Föreläsning från Svenska Atheninstitutet 11 juni


Rebecca Van Hove, University of Groningen: ”Divine and Human Authority in early Cretan law”


From 650 BCE onwards, after at least a century of Greek alphabetic writing, texts began to appear in various Greek poleis, in particular on Crete, which differ markedly from the writing that came before: laws regulating civic groups appeared on a new medium, stone, with a monumental appearance, carrying out a new, public function. The role of religion in the emergence of these monumental texts in archaic Crete has long been recognised: elements such as invocations of the gods, and the inscribing of some of these laws on temple walls, are usually seen as innovations necessary to legitimate the innovation of writing laws down. This paper re-examines the archaic legal inscriptions from Crete to offer a different interpretation of the function and role of religion in the development of these inscribed texts. Rather than seeing divine authority as an element necessary to legitimate the innovation of writing laws down, it argues that it should be seen as a feature of continuation between pre-existing customs and unwritten rules, and the new rules inscribed in stone. This paper thus investigates the ways in which this new application of writing was anchored in existing practices: both in oral discourses of dispute-settlement and in the ‘entangled’ graffiti already widespread in the Greek world.
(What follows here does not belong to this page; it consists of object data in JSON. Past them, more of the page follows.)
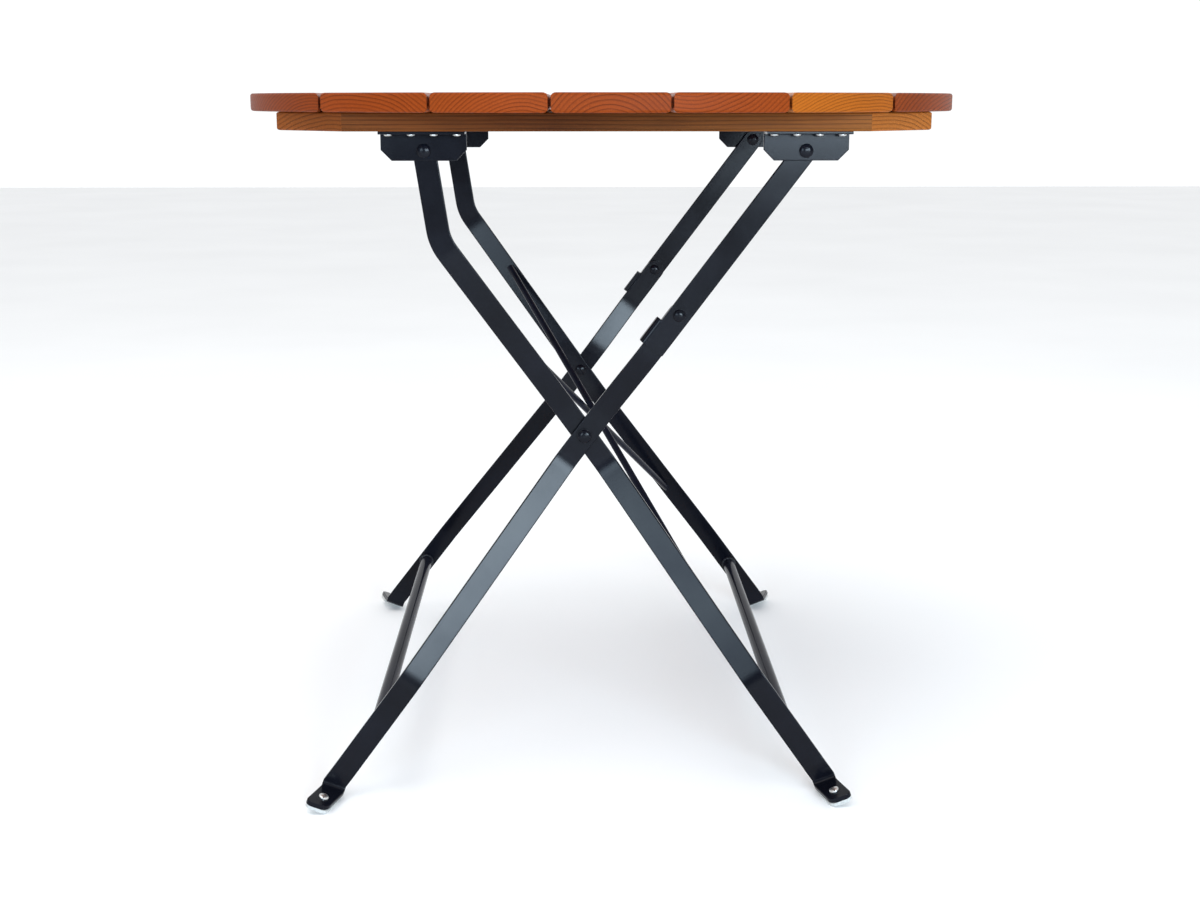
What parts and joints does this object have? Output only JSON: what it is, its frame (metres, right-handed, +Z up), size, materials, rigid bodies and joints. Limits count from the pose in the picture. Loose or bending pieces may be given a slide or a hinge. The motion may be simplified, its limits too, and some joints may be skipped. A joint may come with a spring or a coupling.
{
  "type": "folding table",
  "caption": "Round slatted wooden table top on a folding X-frame of black flat-bar steel legs with knee links that lock it open.",
  "frame": {"origin": "on the floor, under the middle of the round top, with the table open", "axes": "+Z up; X along the battens, across the slats; Y along the slats, which is the folding hinges' direction"},
  "size_m": [0.8, 0.7998, 0.73],
  "materials": {
    "slat": "oiled acacia, satin",
    "batten": "oiled acacia, satin",
    "black_steel": "glossy powder coat",
    "zinc": "bright zinc plate",
    "glide": "translucent white"
  },
  "bodies": {
    "tabletop": {"slat_1": "slat", "slat_2": "slat", "slat_3": "slat", "slat_4": "slat", "slat_5": "slat", "slat_6": "slat", "slat_7": "slat", "batten_front": "batten", "batten_back": "batten", "slat_screws": "zinc", "bracket_front_left": "black_steel", "bracket_front_right": "black_steel", "bracket_back_left": "black_steel", "bracket_back_right": "black_steel", "bracket_screws": "zinc", "bracket_rivets": "black_steel"},
    "inner_frame": {"bent_leg_front": "black_steel", "bent_leg_back": "black_steel", "bent_leg_stretcher": "black_steel", "brace_front_to_back": "black_steel", "brace_back_to_front": "black_steel", "crossing_rivets": "black_steel", "crossing_washers": "black_steel", "glide_bent_front": "glide", "glide_bent_back": "glide", "bent_foot_screws": "zinc"},
    "outer_frame": {"straight_leg_front": "black_steel", "straight_leg_back": "black_steel", "straight_leg_stretcher": "black_steel", "glide_straight_front": "glide", "glide_straight_back": "glide", "straight_foot_screws": "zinc", "knee_rivet_tails": "black_steel"},
    "front_knee_link": {"knee_link_front": "black_steel", "knee_rivet_head_front": "black_steel"},
    "back_knee_link": {"knee_link_back": "black_steel", "knee_rivet_head_back": "black_steel"}
  },
  "joints": [
    {"name": "fold", "type": "hinge", "parent": "tabletop", "child": "inner_frame", "pos_m": [-0.187, 0, 0.672], "axis": [0, 1, 0], "range_deg": [-54.4, 0]},
    {"name": "leg_crossing", "type": "hinge", "parent": "inner_frame", "child": "outer_frame", "pos_m": [-0.023, 0, 0.3695], "axis": [0, 1, 0], "range_deg": [-61.9, 0]},
    {"name": "front_link_pivot", "type": "hinge", "parent": "tabletop", "child": "front_knee_link", "pos_m": [0.205, 0, 0.672], "axis": [0, 1, 0], "range_deg": [0, 50.1]},
    {"name": "back_link_pivot", "type": "hinge", "parent": "tabletop", "child": "back_knee_link", "pos_m": [0.205, 0, 0.672], "axis": [0, 1, 0], "range_deg": [0, 50.1]}
  ],
  "couplings": [
    {"joint": "leg_crossing", "follows": "fold", "ratio": 1.1346},
    {"joint": "front_link_pivot", "follows": "fold", "ratio": -0.9173},
    {"joint": "back_link_pivot", "follows": "fold", "ratio": -0.9173}
  ]
}
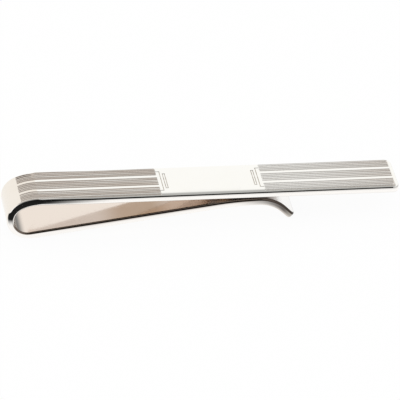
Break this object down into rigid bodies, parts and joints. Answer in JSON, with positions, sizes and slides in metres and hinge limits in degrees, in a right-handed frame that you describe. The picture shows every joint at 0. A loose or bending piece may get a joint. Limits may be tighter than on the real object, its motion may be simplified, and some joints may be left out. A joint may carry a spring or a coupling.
{
  "type": "tie clip",
  "caption": "Slide-on tie clip bent from a single polished strip, with engraved lines, a blank name plate, a springy bow and a sprung leaf with a turned-down lip.",
  "frame": {"origin": "centre of the blank name plate's face, on the front face of the bar", "axes": "+X along the bar from the bow to the open end, +Y across the bar, +Z out of the front face; the leaf lies under the bar, at negative Z"},
  "size_m": [0.0553, 0.0076, 0.0064],
  "materials": {
    "lined_silver": "polished silver engraved with close straight lines, bright on the ridges and darker in the cuts",
    "plate_silver": "mirror-polished silver with fine engraved frame lines",
    "strip_silver": "polished silver with faint lengthwise drawing marks and hairline scratches"
  },
  "bodies": {
    "leaf": {"spring_bow": "strip_silver", "spring_leaf": "strip_silver", "lead_in_lip": "strip_silver"},
    "bar": {"bow_side_panel": "lined_silver", "name_plate": "plate_silver", "open_end_panel": "lined_silver"}
  },
  "joints": [
    {"name": "bow_spring", "type": "hinge", "parent": "leaf", "child": "bar", "pos_m": [-0.02588, 0, -0.00335], "axis": [0, -1, 0], "range_deg": [-0.4, 6], "stiffness_Nm_per_rad": 1.3, "deforming": ["spring_bow"]}
  ]
}
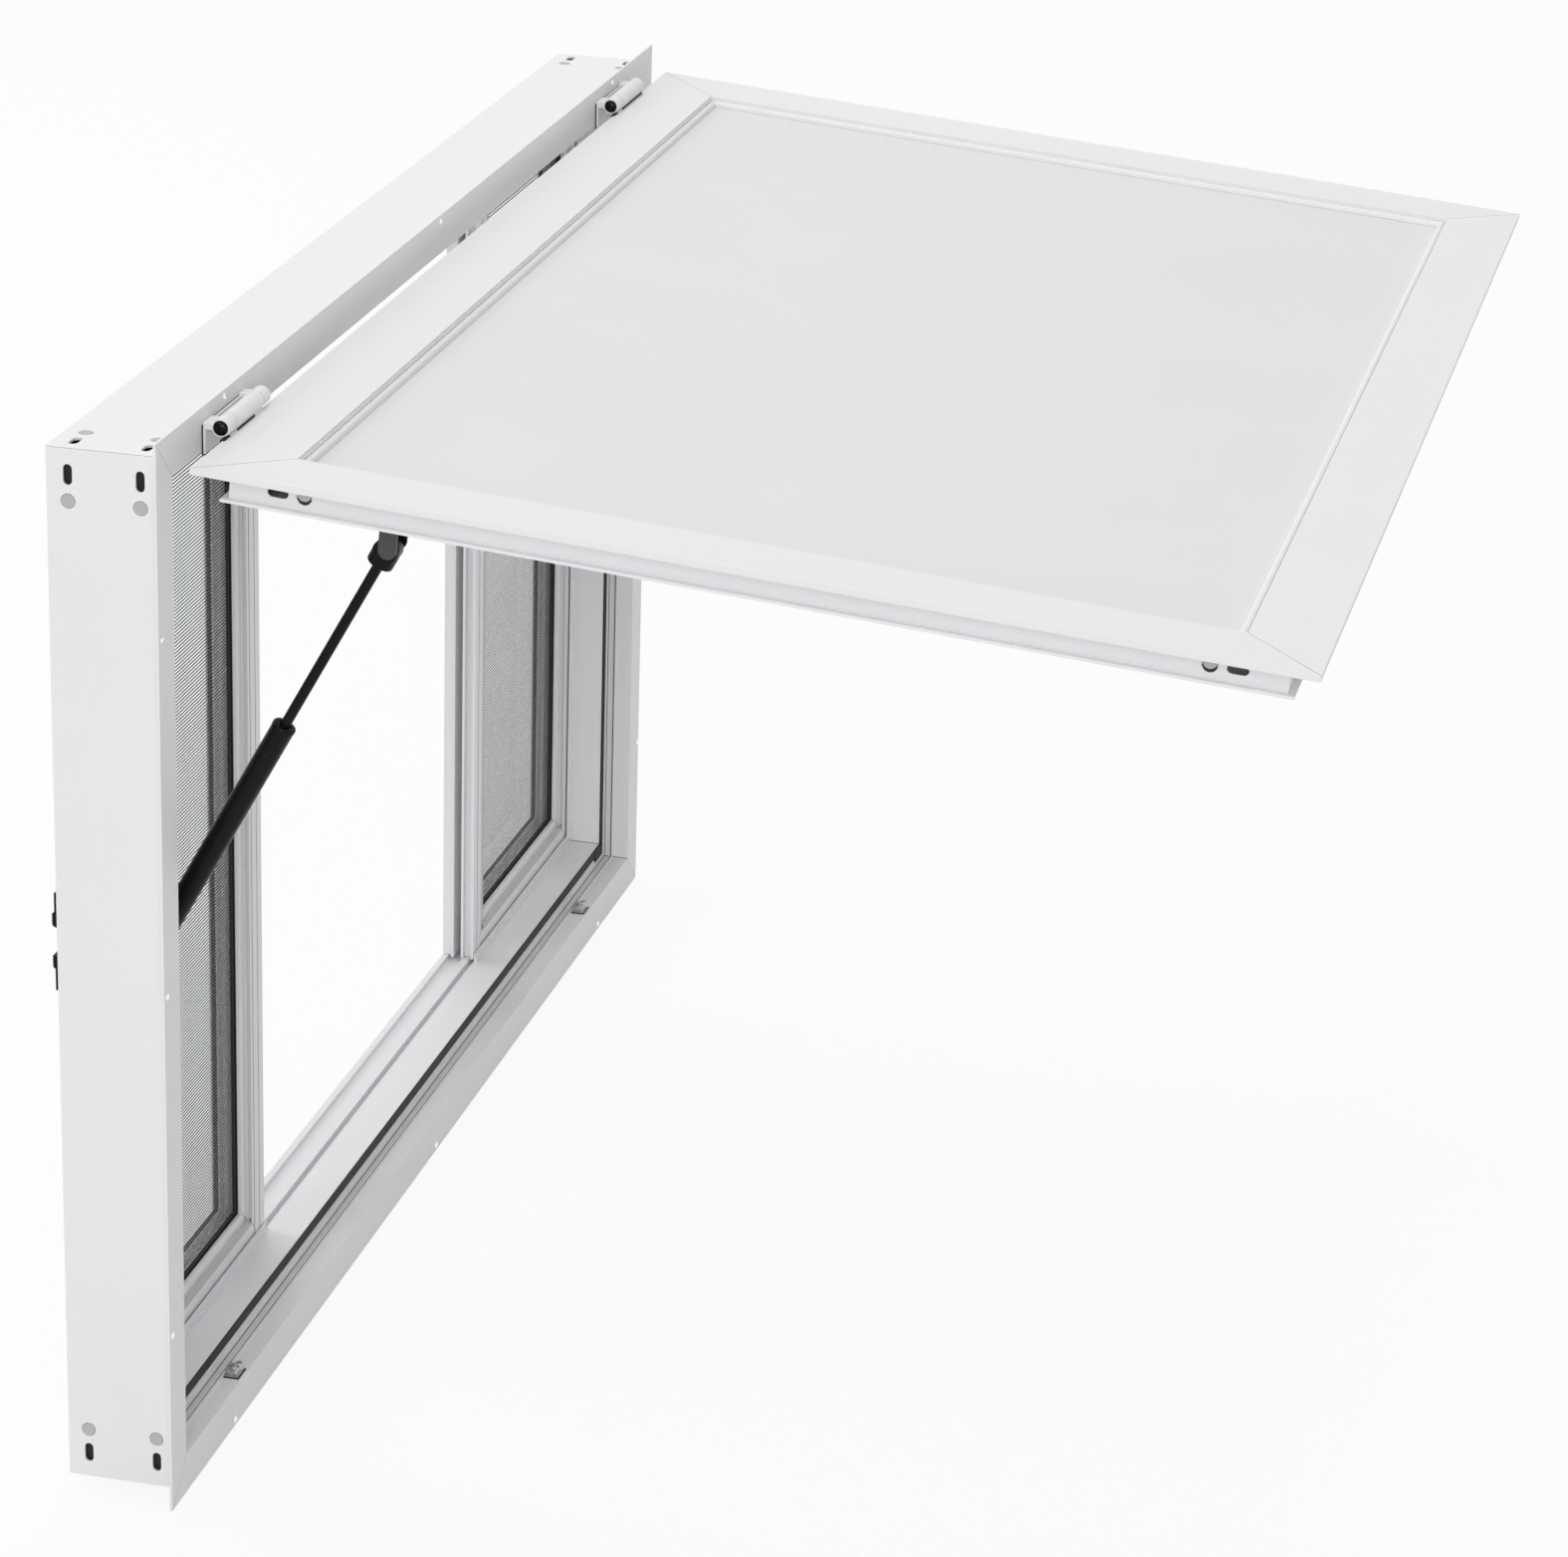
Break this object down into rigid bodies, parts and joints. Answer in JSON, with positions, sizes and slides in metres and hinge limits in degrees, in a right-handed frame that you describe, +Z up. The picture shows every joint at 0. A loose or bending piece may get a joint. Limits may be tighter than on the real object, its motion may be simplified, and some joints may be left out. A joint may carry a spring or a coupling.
{
  "type": "concession window",
  "caption": "Wall-mounted serving window with sliding screens and glass sashes under a top-hinged awning door held open on gas struts.",
  "frame": {"origin": "on the back face of the mounting flange, at mid-width, 10 mm above the flange's bottom edge", "axes": "+X along the width to the right seen from outside, +Y into the building, +Z up; the awning door swings out to -Y"},
  "size_m": [1.37, 0.9344, 0.862],
  "materials": {
    "white_aluminium": "satin white powder coat",
    "door_panel": "satin white sheet",
    "plugs": "matt",
    "glass": "clear",
    "screen": "woven screen",
    "black_rubber": "matt",
    "black_steel": "satin black",
    "bare_steel": "brushed"
  },
  "bodies": {
    "window": {"frame_head": "white_aluminium", "frame_sill": "white_aluminium", "frame_jamb_left": "white_aluminium", "frame_jamb_right": "white_aluminium", "frame_corner_plugs": "plugs", "frame_seal": "black_rubber", "screen_left_rails": "white_aluminium", "screen_left_stiles": "white_aluminium", "screen_left_pane": "screen", "screen_left_strip": "black_rubber", "screen_right_rails": "white_aluminium", "screen_right_stiles": "white_aluminium", "screen_right_pane": "screen", "screen_right_strip": "black_rubber", "glass_left_rails": "white_aluminium", "glass_left_stiles": "white_aluminium", "glass_left_pane": "glass", "glass_left_strip": "black_rubber", "glass_right_rails": "white_aluminium", "glass_right_stiles": "white_aluminium", "glass_right_pane": "glass", "glass_right_strip": "black_rubber", "sash_latches": "black_steel", "door_keeper_left": "bare_steel", "door_keeper_right": "bare_steel", "hinge_left_leaf": "white_aluminium", "hinge_right_leaf": "white_aluminium", "hinge_left_pin": "black_steel", "hinge_right_pin": "black_steel", "strut_foot_bracket_left": "black_steel", "strut_foot_bracket_right": "black_steel"},
    "awning_door": {"door_top_rail": "white_aluminium", "door_bottom_rail": "white_aluminium", "door_stile_left": "white_aluminium", "door_stile_right": "white_aluminium", "door_corner_plugs": "plugs", "door_panel": "door_panel", "door_knuckle_left": "white_aluminium", "door_knuckle_right": "white_aluminium", "door_strut_lug_left": "black_steel", "door_strut_lug_right": "black_steel"},
    "rod_left": {"strut_rod_left": "black_steel"},
    "barrel_left": {"strut_barrel_left": "black_steel"},
    "rod_right": {"strut_rod_right": "black_steel"},
    "barrel_right": {"strut_barrel_right": "black_steel"}
  },
  "joints": [
    {"name": "door_hinge", "type": "hinge", "parent": "window", "child": "awning_door", "pos_m": [0, -0.0164, 0.8377], "axis": [1, 0, 0], "range_deg": [0, 85.4]},
    {"name": "strut_top_pivot_left", "type": "hinge", "parent": "awning_door", "child": "rod_left", "pos_m": [-0.614, -0.15278, 0.76714], "axis": [1, 0, 0], "range_deg": [-116.42, 0.2]},
    {"name": "strut_stroke_left", "type": "slide", "parent": "rod_left", "child": "barrel_left", "axis": [0, -0.48, 0.8773], "range_m": [-0.0003, 0.11865]},
    {"name": "strut_top_pivot_right", "type": "hinge", "parent": "awning_door", "child": "rod_right", "pos_m": [0.614, -0.15278, 0.76714], "axis": [1, 0, 0], "range_deg": [-116.42, 0.2]},
    {"name": "strut_stroke_right", "type": "slide", "parent": "rod_right", "child": "barrel_right", "axis": [0, -0.48, 0.8773], "range_m": [-0.0003, 0.11865]}
  ],
  "couplings": [
    {"joint": "strut_top_pivot_left", "follows": "door_hinge", "ratio": -1.3609},
    {"joint": "strut_stroke_left", "follows": "door_hinge", "m_per_rad": 0.0794},
    {"joint": "strut_top_pivot_right", "follows": "door_hinge", "ratio": -1.3609},
    {"joint": "strut_stroke_right", "follows": "door_hinge", "m_per_rad": 0.0794}
  ]
}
It does so by examining the location and display of early Cretan laws, as well as the use of enactment formula and divine invocations, to argue that the religious dimensions of these texts helped connect this new writing practice of community regulation to existing ideas and practices of (divine) authority and communication.

The seminar takes place Tuesday, June 11, 2024, 17.00 (Athens) with live presence at the Swedish Institute and online via Zoom.